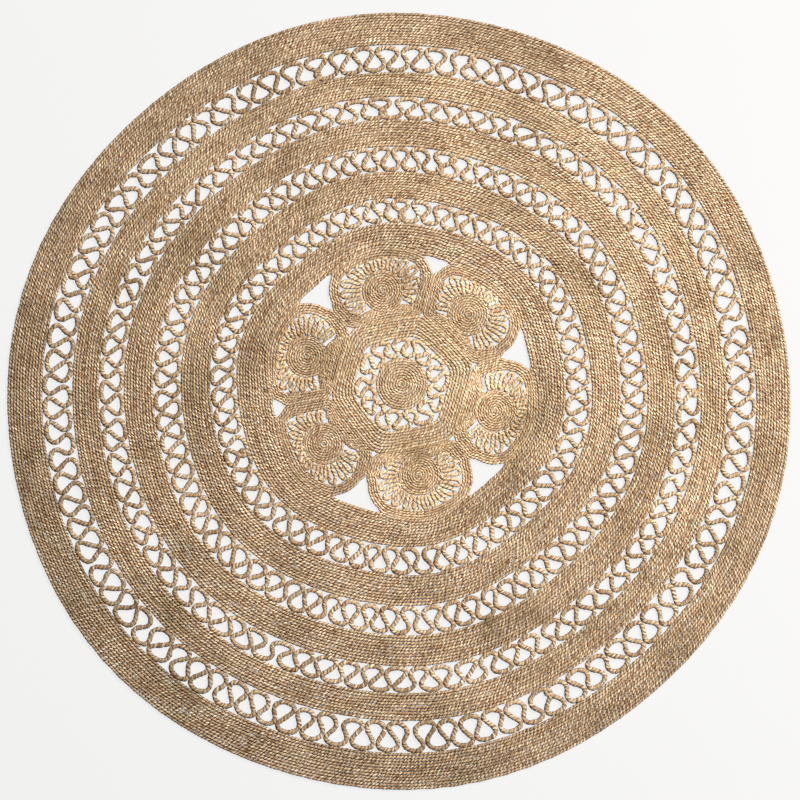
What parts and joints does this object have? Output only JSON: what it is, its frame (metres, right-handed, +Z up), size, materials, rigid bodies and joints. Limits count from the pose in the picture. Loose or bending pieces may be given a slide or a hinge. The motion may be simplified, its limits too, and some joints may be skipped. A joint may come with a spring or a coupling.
{
  "type": "area rug",
  "caption": "Round flat rug of jute cord: a coiled medallion with looped petals inside wide rings of rows and openwork.",
  "frame": {"origin": "on the floor under the middle of the rug's outline", "axes": "+Z up out of the rug's face; the medallion sits 41 mm from the middle towards +Y"},
  "size_m": [1.8372, 1.8228, 0.0085],
  "materials": {
    "jute_band": "twisted jute cord, stitched side by side, matt",
    "jute_lace": "twisted jute cord, looped, matt",
    "jute_medallion": "twisted jute cord, coiled, matt",
    "jute_petal": "thin twisted jute cord, coiled and folded, matt"
  },
  "bodies": {
    "root": {"medallion_coil": "jute_medallion", "medallion_lace": "jute_lace", "medallion_wrap": "jute_medallion", "petal_1_coil": "jute_petal", "petal_1_fingers": "jute_petal", "petal_1_wrap": "jute_petal", "petal_2_coil": "jute_petal", "petal_2_fingers": "jute_petal", "petal_2_wrap": "jute_petal", "petal_3_coil": "jute_petal", "petal_3_fingers": "jute_petal", "petal_3_wrap": "jute_petal", "petal_4_coil": "jute_petal", "petal_4_fingers": "jute_petal", "petal_4_wrap": "jute_petal", "petal_5_coil": "jute_petal", "petal_5_fingers": "jute_petal", "petal_5_wrap": "jute_petal", "petal_6_coil": "jute_petal", "petal_6_fingers": "jute_petal", "petal_6_wrap": "jute_petal", "band_1": "jute_band", "band_2": "jute_band", "band_3": "jute_band", "band_4": "jute_band", "band_5": "jute_band", "lace_1": "jute_lace", "lace_2": "jute_lace", "lace_3": "jute_lace", "lace_4": "jute_lace"}
  },
  "joints": []
}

☆ ☆ ☆ ☆ ☆

_WHAT NEEDS TO BE DONE:_
Pick out the lines that have the word "joints". Copy them all.

_SOLUTION FOR THIS PROBLEM:_
What parts and joints does this object have? Output only JSON: what it is, its frame (metres, right-handed, +Z up), size, materials, rigid bodies and joints. Limits count from the pose in the picture. Loose or bending pieces may be given a slide or a hinge. The motion may be simplified, its limits too, and some joints may be skipped. A joint may come with a spring or a coupling.
  "joints": []